"We're On Our Way!"…Utah Joins 'National CJD Awareness Week' And California Adds CJD To Their Required Reportable List
October 25, 2007 (PRLEAP.COM) Health NewsUtah Governor Jon M. Huntsman, Jr. has sent CJD Aware! a letter of recognition supporting their efforts in promoting Creutzfeldt-Jakob disease (CJD) awareness, and the state of California has added CJD/TSE's to their required reportable conditions list.
"We want to thank Fran Stultz in Governor Huntsman's office for her assistance in obtaining this letter from the Governor, " remarked Christy Brom, founder/director for CJD Aware!, a New Orleans-based, information organization.

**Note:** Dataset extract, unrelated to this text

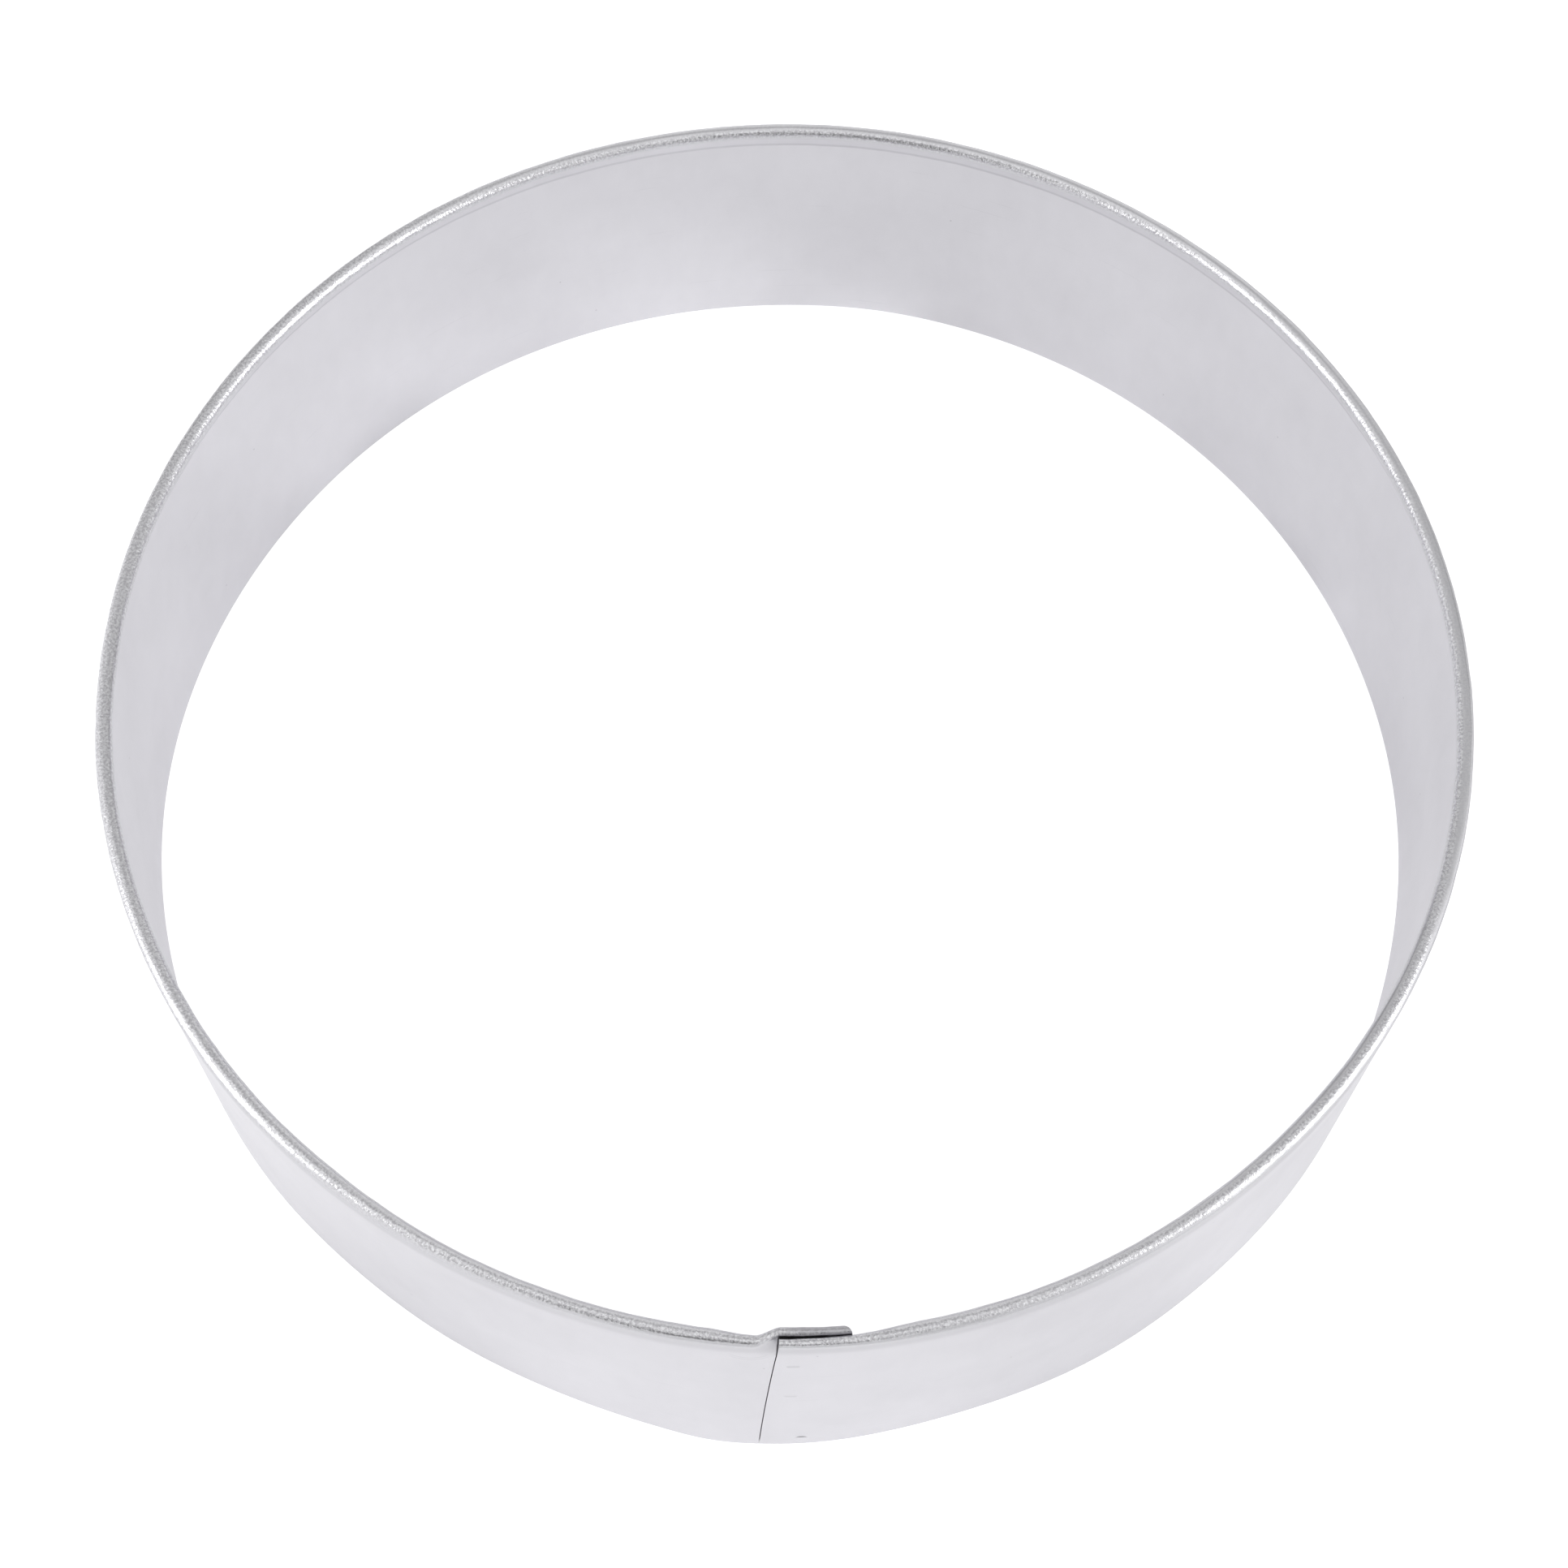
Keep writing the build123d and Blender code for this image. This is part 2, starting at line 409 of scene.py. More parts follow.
def strip_mesh(sizes, seed):
    """The whole strip as one closed skin.

    The outer face line is offset inward by the sheet, along its normal, for the inner face.
    Both lines stand on every column, the columns follow the ring, and the two cut edges and
    two strip ends are closed with plain quads. Its UV map is, in mm, the place along the strip
    and the way over the sheet from the cutting edge."""
    place = strip_places(sizes)
    radius, height = outer_face_line(place, sizes)
    step_r, step_z = np.gradient(radius, axis=0), np.gradient(height, axis=0)
    run = np.hypot(step_r, step_z)
    normal_r, normal_z = step_z / run, -step_r / run
    travel = np.zeros_like(radius)
    travel[1:] = np.cumsum(np.hypot(np.diff(radius, axis=0), np.diff(height, axis=0)), axis=0)

    hem_share = ease(travel, 22.5 * MM, 24 * MM, 0, 1)
    upward_share = 0.5
    wander = hem_wander(place, seed)
    radius = radius + normal_r * wander * hem_share
    height = height + normal_z * wander * hem_share * upward_share

    inner_radius = radius - normal_r * sizes.sheet
    inner_height = height - normal_z * sizes.sheet
    inner_travel = travel[-1:] + sizes.sheet + (travel[-1:] - travel[::-1])
    loop_radius = np.concatenate([radius, inner_radius[::-1]])
    loop_height = np.concatenate([height, inner_height[::-1]])
    loop_travel = np.concatenate([travel, inner_travel])

    along = with_ends(place, loop_radius, loop_height, sizes)
    loop_radius = loop_radius + springback(along, loop_height / HEIGHT)
    points = on_ring(loop_radius, along, loop_height)
    faces, cut = strip_faces(*radius.shape)
    strip_uv = np.stack([along, loop_travel], -1) / MM
    return points.reshape(-1, 3), faces, cut, strip_uv.reshape(-1, 2)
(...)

"We also thank our out-of-state sponsor and Utah-resident, Mel Steiger. He took time out of his busy schedule to assist us with our request from Governor Huntsman." CJD Aware! was formed in the spring of 2002 after the death of the founder's mother, Sara Brom, from the sporadic form of Creutzfeldt-Jakob disease (CJD). Since its inception, the information organization has grown rapidly and just recently celebrated their five-year anniversary. The National CJD Awareness Week campaign is one of their projects. Their goal is to receive signed CJD proclamations/letters from the Governor's of all 50-states proclaiming National CJD Awareness Week (Nov. 11-17, 2007) in their respective state and they are over half-way to their goal. In addition to the good
news from Utah, as of July of this year, CJD and other TSE's (Transmissible Spongiform Encephalopathies) have been added to the required reportable
conditions in the state of California. "The California State Health Department has
been keeping us updated on this important effort, and we thank them, " remarked Lori Brom, CJD Aware! volunteer coordinator. "We know of two other states who are in the
process of revising their regulations, so the United States is very close to having this disease reportable nation-wide," added Ms. Brom.
Creutzfeldt-Jakob disease is a rare and fatal brain disease. It has been referred to as the 'silent killer', 'mystery disease', and 'Alzheimer's in fast-forward'. There is no known cure, all doctors can do is make the patient as comfortable as possible as the disease progresses. Ultimately, the disease can only be confirmed by an autopsy.